(YOUR GOAL)
Copy down all of the data underneath, exactly as shown.

(COLLECTED MATERIAL)
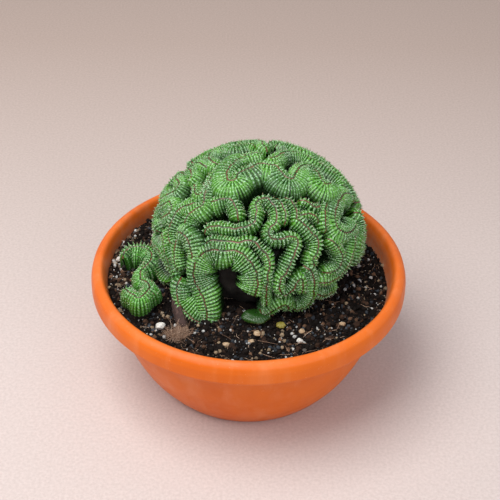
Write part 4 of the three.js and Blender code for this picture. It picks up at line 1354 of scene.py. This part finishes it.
def ball_grid(rows, columns):
    """Directions over the whole sphere, from the top to the bottom."""
    fall = np.linspace(0.06, np.pi - 0.06, rows)[:, None]
    angle = np.linspace(0, 2 * np.pi, columns, endpoint=False)[None, :]
    z = np.cos(fall) + 0 * angle
    return np.stack([np.sin(fall) * np.cos(angle), np.sin(fall) * np.sin(angle), z], -1)


def stone_points(size, planes, softness, seed):
    """Radius in a direction is one over the soft maximum of (direction . plane normal) / plane
    distance, over the planes; softness is the power of the mean. Then comes fine noise."""
    pick = np.random.default_rng(seed)
    way = ball_grid(26, 36)
    normal = pick.normal(size=(planes, 3))
    normal /= np.linalg.norm(normal, axis=1, keepdims=True)
    limit = pick.uniform(0.75, 1.0, planes)
    push = np.clip(np.einsum("ijk,lk->ijl", way, normal) / limit, 0, None)
    radius = 1 / (np.sum(push**softness, axis=-1) ** (1 / softness) + 0.15)
    radius *= 1 + 0.03 * waves(way * 6, 1.6, seed + 1) + 0.02 * waves(way * 6, 0.7, seed + 2)
    points = way * radius[..., None]
    span = points.max(axis=(0, 1)) - points.min(axis=(0, 1))
    return points / span * np.array(size)


def add_stone(node, material, slot, planes, softness, seed):
    """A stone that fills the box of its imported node."""
    low, high = node_box(node)
    size = high - low
    size[2] = max(size[2], 0.75 * size[0])
    points = stone_points(size, planes, softness, seed)
    points = points + (low + high) / 2
    points[..., 2] += high[2] - points[..., 2].max()
    stone = add_tube(node + "_skin", points)
    finish_piece(stone, slot, material, node)


# %% Stones
PUMICE_WHITES = [(0.32, (0.30, 0.27, 0.23)), (0.45, (0.70, 0.68, 0.63)), (0.8, (0.84, 0.83, 0.80))]
GRAVEL_TANS = [(0.3, (0.22, 0.13, 0.07)), (0.5, (0.42, 0.29, 0.17)), (0.75, (0.58, 0.46, 0.32))]
pumice_material = mottled_material("pumice", (0.0009, 3.0, 0.6), PUMICE_WHITES, 0.92, 0.0006)
gravel_material = mottled_material("tan gravel", (0.0022, 4.0, 0.6), GRAVEL_TANS, 0.75, 0.0004)
stones = sorted(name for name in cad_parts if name.startswith(("stone_", "pumice_")))
for number, node in enumerate(stones):
    if node.startswith("pumice"):
        add_stone(node, pumice_material, "pumice", 14, 10.0, 200 + number)
    else:
        add_stone(node, gravel_material, "gravel", 16, 7.0, 200 + number)
print("stones:", len(stones))

# %% [markdown]
# The root
# --------
# A woody root comes out from under the crown on the left and dives into the soil. It is a tube
# along a smooth line through a few listed places. It thickens on the way down, and sines
# round it give it lengthwise grooves like real bark.

# %% Root
ROOT_MIDDLE = [(-51, -38, 100), (-51, -41, 97), (-50, -48, 92), (-47.5, -55, 88.5), (-45, -62, 84)]
ROOT_ROWS, ROOT_COLUMNS = 60, 40
root_line = through(ROOT_MIDDLE, ROOT_ROWS)
root_ahead = np.gradient(root_line, axis=0)
root_ahead /= np.linalg.norm(root_ahead, axis=1, keepdims=True)
root_side = np.cross(root_ahead, [0, 0, 1.0])
root_side /= np.linalg.norm(root_side, axis=1, keepdims=True)
root_over = np.cross(root_side, root_ahead)
angle = np.linspace(0, 2 * np.pi, ROOT_COLUMNS, endpoint=False)
share = np.linspace(0, 1, ROOT_ROWS)[:, None]
grooves = 0.10 * np.cos(5 * angle + 3 * share) + 0.05 * np.cos(11 * angle - 5 * share)
thickness = (2.5 + 1.5 * share) * (1 + grooves + 0.06 * waves(40 * share[:, 0], 6.0, 81)[:, None])
root_points = root_line[:, None] + thickness[..., None] * (
    np.cos(angle)[None, :, None] * root_side[:, None] + np.sin(angle)[None, :, None] * root_over[:, None]
)
ROOT_BROWNS = [(0.3, (0.018, 0.009, 0.008)), (0.55, (0.065, 0.034, 0.028)), (0.8, (0.17, 0.10, 0.08))]
root_material = mottled_material("root bark", (0.0018, 5.0, 0.7), ROOT_BROWNS, 0.85, 0.0009)
root = add_tube("root_skin", root_points)
finish_piece(root, "woody_bark", root_material, "woody_root")
print("root:", len(root.data.polygons), "faces")

# %% [markdown]
# The smooth lobe and the bud
# ---------------------------
# Two small young parts peep out from under the crests: a dark green lobe, nearly smooth, and a
# yellow bud. Both are flattened balls with faint ribs and a fine rim, and they wear the plant's
# skin in colours of their own, so one formula and one finish make the pair.

# %% Smooth lobe and bud


def pad_points(middle, size, ribs, depth):
    """A flattened ball: across it is a circle with faint ribs, and its height is a superellipse,
    so that it has a soft rim round it."""
    way = ball_grid(48, 120)
    flat = np.hypot(way[..., 0], way[..., 1])
    heading = np.arctan2(way[..., 1], way[..., 0])
    rib = np.abs(np.cos(ribs * heading / 2)) ** 0.6 - 0.6
    swell = 1 + depth * rib * np.clip(flat * 1.6 - 0.3, 0, 1) + 0.05 * waves(way * 5, 4.0, 91)
    shape = way * np.array([1, 1, 0.9]) * swell[..., None]
    rim = np.exp(-((way[..., 2] + 0.05) ** 2) / 0.004)
    return middle + shape * np.array(size) / 2 + rim[..., None] * 0.25 * way, rim


def add_pad(name, node, size_share, ribs, depth, slot, material, edge_share):
    """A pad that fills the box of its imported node."""
    low, high = node_box(node)
    middle, size = (low + high) / 2, (high - low) * size_share
    points, rim = pad_points(middle, size, ribs, depth)
    marks = np.stack([rim * edge_share, 0.15 + 0 * rim, 0.75 + 0 * rim, 0.4 + 0 * rim], -1)
    pad = add_tube(name, points, marks)
    finish_piece(pad, slot, material, node)


smooth_material = plant_skin(
    "smooth plant skin",
    crease_shade=CREASE_SHADE,
    flank=(0.010, 0.050, 0.006),
    fresh=(0.03, 0.12, 0.010),
    rib_highlight=(0.035, 0.13, 0.012),
    edge_colour=(0.12, 0.06, 0.02),
    roughness=0.30,
)
bud_material = plant_skin(
    "bud skin",
    crease_shade=(0.05, 0.03, 0.01),
    flank=(0.22, 0.20, 0.03),
    fresh=(0.40, 0.33, 0.05),
    rib_highlight=(0.5, 0.45, 0.15),
    edge_colour=(0.25, 0.10, 0.03),
    roughness=0.45,
)
LOBE_SHARE, BUD_SHARE = (0.92, 0.9, 0.85), (1.0, 1.0, 1.0)
add_pad(
    "smooth_lobe_skin", "smooth_lobe", LOBE_SHARE, 26, 0.10, "smooth_plant_skin", smooth_material, 0.8
)
add_pad("yellow_bud_skin", "yellow_bud", BUD_SHARE, 7, 0.30, "bud_skin", bud_material, 0.4)
print("lobe and bud made")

(REPLY TO THE EXERCISE)
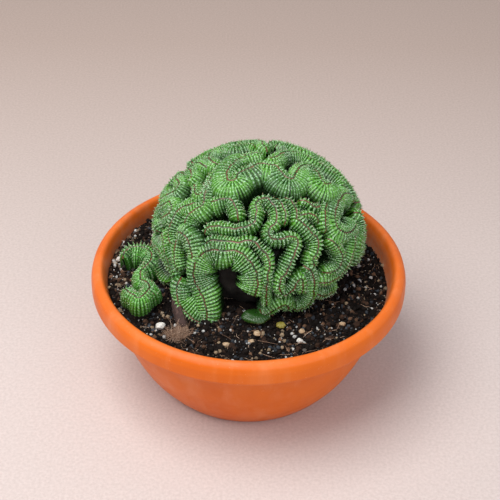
Write part 4 of the three.js and Blender code for this picture. It picks up at line 1354 of scene.py. This part finishes it.
def ball_grid(rows, columns):
    """Directions over the whole sphere, from the top to the bottom."""
    fall = np.linspace(0.06, np.pi - 0.06, rows)[:, None]
    angle = np.linspace(0, 2 * np.pi, columns, endpoint=False)[None, :]
    z = np.cos(fall) + 0 * angle
    return np.stack([np.sin(fall) * np.cos(angle), np.sin(fall) * np.sin(angle), z], -1)


def stone_points(size, planes, softness, seed):
    """Radius in a direction is one over the soft maximum of (direction . plane normal) / plane
    distance, over the planes; softness is the power of the mean. Then comes fine noise."""
    pick = np.random.default_rng(seed)
    way = ball_grid(26, 36)
    normal = pick.normal(size=(planes, 3))
    normal /= np.linalg.norm(normal, axis=1, keepdims=True)
    limit = pick.uniform(0.75, 1.0, planes)
    push = np.clip(np.einsum("ijk,lk->ijl", way, normal) / limit, 0, None)
    radius = 1 / (np.sum(push**softness, axis=-1) ** (1 / softness) + 0.15)
    radius *= 1 + 0.03 * waves(way * 6, 1.6, seed + 1) + 0.02 * waves(way * 6, 0.7, seed + 2)
    points = way * radius[..., None]
    span = points.max(axis=(0, 1)) - points.min(axis=(0, 1))
    return points / span * np.array(size)


def add_stone(node, material, slot, planes, softness, seed):
    """A stone that fills the box of its imported node."""
    low, high = node_box(node)
    size = high - low
    size[2] = max(size[2], 0.75 * size[0])
    points = stone_points(size, planes, softness, seed)
    points = points + (low + high) / 2
    points[..., 2] += high[2] - points[..., 2].max()
    stone = add_tube(node + "_skin", points)
    finish_piece(stone, slot, material, node)


# %% Stones
PUMICE_WHITES = [(0.32, (0.30, 0.27, 0.23)), (0.45, (0.70, 0.68, 0.63)), (0.8, (0.84, 0.83, 0.80))]
GRAVEL_TANS = [(0.3, (0.22, 0.13, 0.07)), (0.5, (0.42, 0.29, 0.17)), (0.75, (0.58, 0.46, 0.32))]
pumice_material = mottled_material("pumice", (0.0009, 3.0, 0.6), PUMICE_WHITES, 0.92, 0.0006)
gravel_material = mottled_material("tan gravel", (0.0022, 4.0, 0.6), GRAVEL_TANS, 0.75, 0.0004)
stones = sorted(name for name in cad_parts if name.startswith(("stone_", "pumice_")))
for number, node in enumerate(stones):
    if node.startswith("pumice"):
        add_stone(node, pumice_material, "pumice", 14, 10.0, 200 + number)
    else:
        add_stone(node, gravel_material, "gravel", 16, 7.0, 200 + number)
print("stones:", len(stones))

# %% [markdown]
# The root
# --------
# A woody root comes out from under the crown on the left and dives into the soil. It is a tube
# along a smooth line through a few listed places. It thickens on the way down, and sines
# round it give it lengthwise grooves like real bark.

# %% Root
ROOT_MIDDLE = [(-51, -38, 100), (-51, -41, 97), (-50, -48, 92), (-47.5, -55, 88.5), (-45, -62, 84)]
ROOT_ROWS, ROOT_COLUMNS = 60, 40
root_line = through(ROOT_MIDDLE, ROOT_ROWS)
root_ahead = np.gradient(root_line, axis=0)
root_ahead /= np.linalg.norm(root_ahead, axis=1, keepdims=True)
root_side = np.cross(root_ahead, [0, 0, 1.0])
root_side /= np.linalg.norm(root_side, axis=1, keepdims=True)
root_over = np.cross(root_side, root_ahead)
angle = np.linspace(0, 2 * np.pi, ROOT_COLUMNS, endpoint=False)
share = np.linspace(0, 1, ROOT_ROWS)[:, None]
grooves = 0.10 * np.cos(5 * angle + 3 * share) + 0.05 * np.cos(11 * angle - 5 * share)
thickness = (2.5 + 1.5 * share) * (1 + grooves + 0.06 * waves(40 * share[:, 0], 6.0, 81)[:, None])
root_points = root_line[:, None] + thickness[..., None] * (
    np.cos(angle)[None, :, None] * root_side[:, None] + np.sin(angle)[None, :, None] * root_over[:, None]
)
ROOT_BROWNS = [(0.3, (0.018, 0.009, 0.008)), (0.55, (0.065, 0.034, 0.028)), (0.8, (0.17, 0.10, 0.08))]
root_material = mottled_material("root bark", (0.0018, 5.0, 0.7), ROOT_BROWNS, 0.85, 0.0009)
root = add_tube("root_skin", root_points)
finish_piece(root, "woody_bark", root_material, "woody_root")
print("root:", len(root.data.polygons), "faces")

# %% [markdown]
# The smooth lobe and the bud
# ---------------------------
# Two small young parts peep out from under the crests: a dark green lobe, nearly smooth, and a
# yellow bud. Both are flattened balls with faint ribs and a fine rim, and they wear the plant's
# skin in colours of their own, so one formula and one finish make the pair.

# %% Smooth lobe and bud


def pad_points(middle, size, ribs, depth):
    """A flattened ball: across it is a circle with faint ribs, and its height is a superellipse,
    so that it has a soft rim round it."""
    way = ball_grid(48, 120)
    flat = np.hypot(way[..., 0], way[..., 1])
    heading = np.arctan2(way[..., 1], way[..., 0])
    rib = np.abs(np.cos(ribs * heading / 2)) ** 0.6 - 0.6
    swell = 1 + depth * rib * np.clip(flat * 1.6 - 0.3, 0, 1) + 0.05 * waves(way * 5, 4.0, 91)
    shape = way * np.array([1, 1, 0.9]) * swell[..., None]
    rim = np.exp(-((way[..., 2] + 0.05) ** 2) / 0.004)
    return middle + shape * np.array(size) / 2 + rim[..., None] * 0.25 * way, rim


def add_pad(name, node, size_share, ribs, depth, slot, material, edge_share):
    """A pad that fills the box of its imported node."""
    low, high = node_box(node)
    middle, size = (low + high) / 2, (high - low) * size_share
    points, rim = pad_points(middle, size, ribs, depth)
    marks = np.stack([rim * edge_share, 0.15 + 0 * rim, 0.75 + 0 * rim, 0.4 + 0 * rim], -1)
    pad = add_tube(name, points, marks)
    finish_piece(pad, slot, material, node)


smooth_material = plant_skin(
    "smooth plant skin",
    crease_shade=CREASE_SHADE,
    flank=(0.010, 0.050, 0.006),
    fresh=(0.03, 0.12, 0.010),
    rib_highlight=(0.035, 0.13, 0.012),
    edge_colour=(0.12, 0.06, 0.02),
    roughness=0.30,
)
bud_material = plant_skin(
    "bud skin",
    crease_shade=(0.05, 0.03, 0.01),
    flank=(0.22, 0.20, 0.03),
    fresh=(0.40, 0.33, 0.05),
    rib_highlight=(0.5, 0.45, 0.15),
    edge_colour=(0.25, 0.10, 0.03),
    roughness=0.45,
)
LOBE_SHARE, BUD_SHARE = (0.92, 0.9, 0.85), (1.0, 1.0, 1.0)
add_pad(
    "smooth_lobe_skin", "smooth_lobe", LOBE_SHARE, 26, 0.10, "smooth_plant_skin", smooth_material, 0.8
)
add_pad("yellow_bud_skin", "yellow_bud", BUD_SHARE, 7, 0.30, "bud_skin", bud_material, 0.4)
print("lobe and bud made")